Paul Home catalog. It's that they sold a 352 square foot house with two bedrooms one bath a kitchen living area and a porch. And the average size of a house. I've looked that building permit data for Honolulu in the 1920s. The average size of a house, a new house was about 850 square feet. Average occupancy was five persons per household. Today, it's three. So we used to get by with less. I don't understand quite why we have to have these gigantic footprints. There's a hole.
Clint Even people think like a 1,500 square foot home is too small and you know.
Paul Yeah, it was kind of like remember when you had the one grill hibachi and you put your Teriyaki sticks on there. And now, you've got to have a freaking Ford F350 to drive around your gas grill to the beach so you can grill. Yeah, it's sort of.
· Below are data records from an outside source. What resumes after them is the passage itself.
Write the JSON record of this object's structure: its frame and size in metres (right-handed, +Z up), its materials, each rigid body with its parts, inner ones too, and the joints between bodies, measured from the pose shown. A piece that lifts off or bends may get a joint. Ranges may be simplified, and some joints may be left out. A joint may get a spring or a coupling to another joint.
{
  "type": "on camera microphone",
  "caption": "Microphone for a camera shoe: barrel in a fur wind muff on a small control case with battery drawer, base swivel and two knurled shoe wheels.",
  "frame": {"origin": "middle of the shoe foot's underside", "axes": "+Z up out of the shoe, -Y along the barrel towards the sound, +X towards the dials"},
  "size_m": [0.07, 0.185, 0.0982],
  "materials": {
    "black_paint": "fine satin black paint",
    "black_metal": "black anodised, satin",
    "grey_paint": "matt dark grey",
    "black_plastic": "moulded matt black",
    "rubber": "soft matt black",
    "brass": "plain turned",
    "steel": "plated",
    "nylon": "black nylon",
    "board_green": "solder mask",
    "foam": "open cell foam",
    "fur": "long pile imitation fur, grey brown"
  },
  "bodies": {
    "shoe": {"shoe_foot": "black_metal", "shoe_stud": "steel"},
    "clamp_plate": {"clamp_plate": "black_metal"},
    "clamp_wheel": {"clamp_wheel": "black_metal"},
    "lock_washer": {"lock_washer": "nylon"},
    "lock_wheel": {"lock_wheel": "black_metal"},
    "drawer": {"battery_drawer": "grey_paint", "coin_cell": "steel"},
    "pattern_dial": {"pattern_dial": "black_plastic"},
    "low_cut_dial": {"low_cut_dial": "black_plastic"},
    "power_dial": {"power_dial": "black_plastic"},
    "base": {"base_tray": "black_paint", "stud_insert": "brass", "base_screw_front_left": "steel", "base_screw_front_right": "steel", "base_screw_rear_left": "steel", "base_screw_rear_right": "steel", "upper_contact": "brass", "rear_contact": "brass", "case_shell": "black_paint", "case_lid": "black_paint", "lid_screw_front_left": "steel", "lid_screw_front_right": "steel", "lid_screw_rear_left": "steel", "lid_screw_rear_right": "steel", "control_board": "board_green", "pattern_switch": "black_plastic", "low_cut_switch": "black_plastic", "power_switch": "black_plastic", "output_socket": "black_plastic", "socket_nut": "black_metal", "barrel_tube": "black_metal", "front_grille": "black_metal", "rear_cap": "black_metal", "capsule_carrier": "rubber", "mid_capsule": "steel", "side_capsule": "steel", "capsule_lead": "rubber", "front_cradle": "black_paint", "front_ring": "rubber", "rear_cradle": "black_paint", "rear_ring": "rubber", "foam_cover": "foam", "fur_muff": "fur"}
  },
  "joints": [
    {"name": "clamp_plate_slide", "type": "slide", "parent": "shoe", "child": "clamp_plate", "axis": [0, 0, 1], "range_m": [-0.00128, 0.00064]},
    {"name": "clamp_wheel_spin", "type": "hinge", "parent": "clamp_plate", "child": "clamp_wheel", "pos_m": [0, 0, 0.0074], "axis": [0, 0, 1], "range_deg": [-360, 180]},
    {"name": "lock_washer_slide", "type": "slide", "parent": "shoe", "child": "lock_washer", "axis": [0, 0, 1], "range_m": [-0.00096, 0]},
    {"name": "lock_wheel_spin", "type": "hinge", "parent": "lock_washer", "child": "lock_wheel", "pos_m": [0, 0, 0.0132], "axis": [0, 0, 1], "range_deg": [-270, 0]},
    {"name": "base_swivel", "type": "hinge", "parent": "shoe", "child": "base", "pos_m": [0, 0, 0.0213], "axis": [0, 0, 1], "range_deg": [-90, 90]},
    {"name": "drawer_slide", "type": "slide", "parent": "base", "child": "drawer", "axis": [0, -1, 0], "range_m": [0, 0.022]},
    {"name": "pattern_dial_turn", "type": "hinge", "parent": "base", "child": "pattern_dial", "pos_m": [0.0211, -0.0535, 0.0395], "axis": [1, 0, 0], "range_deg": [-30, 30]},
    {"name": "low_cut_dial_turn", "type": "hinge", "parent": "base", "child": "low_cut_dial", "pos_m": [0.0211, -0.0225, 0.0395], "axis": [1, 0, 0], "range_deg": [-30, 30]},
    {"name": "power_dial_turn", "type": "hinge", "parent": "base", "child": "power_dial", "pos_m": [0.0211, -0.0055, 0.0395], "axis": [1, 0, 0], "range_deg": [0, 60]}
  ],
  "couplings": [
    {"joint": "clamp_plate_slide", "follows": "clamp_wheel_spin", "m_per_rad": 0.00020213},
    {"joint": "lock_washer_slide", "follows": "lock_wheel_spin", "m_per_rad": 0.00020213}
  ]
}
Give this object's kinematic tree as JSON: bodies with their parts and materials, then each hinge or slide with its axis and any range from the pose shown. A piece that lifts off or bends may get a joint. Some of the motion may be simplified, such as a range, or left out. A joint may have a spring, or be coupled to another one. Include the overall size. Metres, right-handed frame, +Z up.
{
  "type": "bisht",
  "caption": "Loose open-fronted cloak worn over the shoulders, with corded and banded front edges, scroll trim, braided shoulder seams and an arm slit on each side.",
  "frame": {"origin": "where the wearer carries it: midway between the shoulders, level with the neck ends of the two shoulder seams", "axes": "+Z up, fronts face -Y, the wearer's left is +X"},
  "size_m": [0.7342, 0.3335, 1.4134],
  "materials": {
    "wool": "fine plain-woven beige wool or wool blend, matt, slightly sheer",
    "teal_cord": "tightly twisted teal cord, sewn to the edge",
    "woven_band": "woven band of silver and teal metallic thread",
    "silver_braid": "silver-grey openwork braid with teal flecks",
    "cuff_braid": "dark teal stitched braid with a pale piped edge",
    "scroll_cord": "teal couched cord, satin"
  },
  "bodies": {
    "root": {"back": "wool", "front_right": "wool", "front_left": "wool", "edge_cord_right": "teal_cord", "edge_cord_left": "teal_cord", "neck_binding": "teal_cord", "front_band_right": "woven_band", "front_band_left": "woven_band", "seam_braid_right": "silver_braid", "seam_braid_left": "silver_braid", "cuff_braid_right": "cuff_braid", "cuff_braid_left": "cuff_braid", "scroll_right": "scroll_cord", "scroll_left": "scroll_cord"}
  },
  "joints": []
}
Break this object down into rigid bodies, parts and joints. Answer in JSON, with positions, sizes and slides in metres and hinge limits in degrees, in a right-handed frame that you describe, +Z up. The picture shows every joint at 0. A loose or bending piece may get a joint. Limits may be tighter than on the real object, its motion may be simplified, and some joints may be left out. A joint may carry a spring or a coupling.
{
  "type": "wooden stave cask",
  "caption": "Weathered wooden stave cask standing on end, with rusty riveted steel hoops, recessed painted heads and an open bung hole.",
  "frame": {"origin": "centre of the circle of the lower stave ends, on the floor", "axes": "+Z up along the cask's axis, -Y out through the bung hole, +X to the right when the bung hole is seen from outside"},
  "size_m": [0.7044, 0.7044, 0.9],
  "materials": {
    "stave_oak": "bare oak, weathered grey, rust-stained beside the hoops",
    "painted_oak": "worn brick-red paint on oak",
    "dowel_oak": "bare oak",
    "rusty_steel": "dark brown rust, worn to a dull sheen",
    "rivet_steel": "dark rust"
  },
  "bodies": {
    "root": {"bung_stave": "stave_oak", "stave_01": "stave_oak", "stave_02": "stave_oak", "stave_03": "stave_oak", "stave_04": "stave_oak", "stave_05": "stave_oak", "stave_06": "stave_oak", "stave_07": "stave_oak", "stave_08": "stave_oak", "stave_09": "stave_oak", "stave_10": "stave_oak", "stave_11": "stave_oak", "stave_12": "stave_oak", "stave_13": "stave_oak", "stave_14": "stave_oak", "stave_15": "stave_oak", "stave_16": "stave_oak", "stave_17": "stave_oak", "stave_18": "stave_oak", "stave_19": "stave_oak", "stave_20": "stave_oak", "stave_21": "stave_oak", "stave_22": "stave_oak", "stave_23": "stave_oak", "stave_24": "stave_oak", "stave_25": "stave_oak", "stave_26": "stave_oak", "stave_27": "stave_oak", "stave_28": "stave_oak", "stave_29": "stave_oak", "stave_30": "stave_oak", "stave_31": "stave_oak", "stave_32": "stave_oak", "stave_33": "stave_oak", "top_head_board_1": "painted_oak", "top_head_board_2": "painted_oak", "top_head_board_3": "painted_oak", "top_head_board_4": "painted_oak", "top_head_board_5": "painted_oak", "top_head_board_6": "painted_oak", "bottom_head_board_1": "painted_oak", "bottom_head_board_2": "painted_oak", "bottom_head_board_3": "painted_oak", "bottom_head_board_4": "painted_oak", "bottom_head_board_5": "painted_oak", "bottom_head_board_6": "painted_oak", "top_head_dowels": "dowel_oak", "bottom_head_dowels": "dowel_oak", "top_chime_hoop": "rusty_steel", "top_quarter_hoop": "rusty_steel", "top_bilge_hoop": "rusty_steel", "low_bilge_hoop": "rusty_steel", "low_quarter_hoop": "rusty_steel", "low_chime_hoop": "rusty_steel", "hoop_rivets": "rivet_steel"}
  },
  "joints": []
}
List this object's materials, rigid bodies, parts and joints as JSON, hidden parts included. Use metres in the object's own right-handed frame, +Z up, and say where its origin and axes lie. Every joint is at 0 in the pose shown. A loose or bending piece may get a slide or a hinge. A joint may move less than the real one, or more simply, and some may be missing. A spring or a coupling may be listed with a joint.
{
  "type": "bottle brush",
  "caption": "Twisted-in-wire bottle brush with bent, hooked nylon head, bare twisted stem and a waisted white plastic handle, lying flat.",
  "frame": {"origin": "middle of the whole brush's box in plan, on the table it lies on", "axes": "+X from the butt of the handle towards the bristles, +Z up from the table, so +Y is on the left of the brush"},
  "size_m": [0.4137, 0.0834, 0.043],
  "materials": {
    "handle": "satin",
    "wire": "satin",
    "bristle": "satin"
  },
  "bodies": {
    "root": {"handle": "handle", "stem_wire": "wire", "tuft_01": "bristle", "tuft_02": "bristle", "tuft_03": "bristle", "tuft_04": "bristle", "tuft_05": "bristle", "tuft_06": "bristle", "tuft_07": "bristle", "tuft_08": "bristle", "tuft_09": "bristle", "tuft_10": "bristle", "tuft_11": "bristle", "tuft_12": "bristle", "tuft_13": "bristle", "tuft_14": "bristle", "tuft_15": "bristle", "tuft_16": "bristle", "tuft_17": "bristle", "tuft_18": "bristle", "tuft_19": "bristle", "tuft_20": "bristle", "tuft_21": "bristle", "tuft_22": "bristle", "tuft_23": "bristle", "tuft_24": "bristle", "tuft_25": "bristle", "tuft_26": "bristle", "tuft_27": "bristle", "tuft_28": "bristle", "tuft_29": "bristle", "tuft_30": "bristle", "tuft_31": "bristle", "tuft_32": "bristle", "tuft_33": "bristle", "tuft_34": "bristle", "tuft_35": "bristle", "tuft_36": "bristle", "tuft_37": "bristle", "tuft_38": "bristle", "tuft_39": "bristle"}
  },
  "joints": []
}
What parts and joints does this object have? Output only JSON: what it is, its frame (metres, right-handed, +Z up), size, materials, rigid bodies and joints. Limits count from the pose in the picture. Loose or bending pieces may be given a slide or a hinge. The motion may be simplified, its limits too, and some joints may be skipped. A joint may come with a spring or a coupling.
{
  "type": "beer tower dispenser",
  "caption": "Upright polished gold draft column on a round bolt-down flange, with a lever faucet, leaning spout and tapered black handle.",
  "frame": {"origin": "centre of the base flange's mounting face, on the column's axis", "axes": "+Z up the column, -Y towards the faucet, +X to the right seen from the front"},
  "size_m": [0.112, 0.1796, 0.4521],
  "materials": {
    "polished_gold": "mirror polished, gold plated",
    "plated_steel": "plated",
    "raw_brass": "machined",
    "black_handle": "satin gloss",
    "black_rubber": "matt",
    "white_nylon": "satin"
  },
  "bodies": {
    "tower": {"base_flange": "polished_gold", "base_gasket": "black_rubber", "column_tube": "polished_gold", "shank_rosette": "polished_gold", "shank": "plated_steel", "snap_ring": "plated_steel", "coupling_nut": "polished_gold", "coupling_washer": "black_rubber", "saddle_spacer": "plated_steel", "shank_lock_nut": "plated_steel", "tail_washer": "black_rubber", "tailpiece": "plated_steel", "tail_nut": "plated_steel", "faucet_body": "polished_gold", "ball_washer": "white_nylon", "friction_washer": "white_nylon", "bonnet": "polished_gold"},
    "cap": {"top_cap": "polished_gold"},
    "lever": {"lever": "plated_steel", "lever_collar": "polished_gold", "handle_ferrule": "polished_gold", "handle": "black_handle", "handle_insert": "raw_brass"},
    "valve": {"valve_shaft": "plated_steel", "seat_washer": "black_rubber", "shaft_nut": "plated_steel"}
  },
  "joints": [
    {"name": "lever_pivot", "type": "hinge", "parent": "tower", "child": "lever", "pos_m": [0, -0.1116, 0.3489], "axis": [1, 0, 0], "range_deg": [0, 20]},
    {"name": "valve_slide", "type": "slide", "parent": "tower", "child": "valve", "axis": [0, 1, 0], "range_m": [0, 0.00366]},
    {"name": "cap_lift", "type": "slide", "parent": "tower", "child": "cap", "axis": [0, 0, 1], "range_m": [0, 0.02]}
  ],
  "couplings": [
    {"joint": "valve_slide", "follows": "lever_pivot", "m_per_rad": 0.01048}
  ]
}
Clint So this is again Clint Hansen with KAOI Radio Group, Maui Real Estate Radio. You can go to mauirealestateradio.com and mauirealestate.net for real estate. We are here with Paul Brubaker. Is there something you want to say in kind of your closing statements about our discussion today and the state economy. You know really a housing has been the main focus of the conversation.
Paul Sure. Sure. Yeah. You know short term I would say keep your eyes open. There are things going on out there in the economy that are raising sort of the risk environment somewhat. Medium to longer-term. I think it's important for Maui to understand the next 20 to 30 to 50 years will be completely different from the last.
We went through an amazing arc 50 years of from 1970 through 2020 let's say where Maui was a high growth economy and now has transition to a very low growth economy. The demographics are changing and Maui has some decisions to make you know. Negative growth which is called decline is not obviously a good outcome and people are going to have to make some choices.
Clint The opposite of growth and dad, Bob Hansen.
Bob Well, I just have to say I've known Paul Brewbaker for many, many years. I first met him when he was with the Bank of Hawaii and he is regarded as the most renowned, most accurate economist in the State of Hawaii. And it's true [crosstalk].
Clint That's right.
Paul The only economist.
Bob Whether it's true or not, people think it.
Paul The real economist. Oh, you work in their office.
Bob Yeah and I just think that this radio program is pretty-- Clint, you're doing a wonderful job and I just really appreciate it and a lot of my friends are listening to it.
Clint And Paul, thank you so much for coming today.
Paul Oh, my pleasure.
Clint It's been fantastic.
Paul That we're we've been trying to do this [crosstalk]. I'm glad it worked out.
Clint Yeah, right. Mahalo and again this is Clint Hansen with mauirealestateradio.com. Aloha.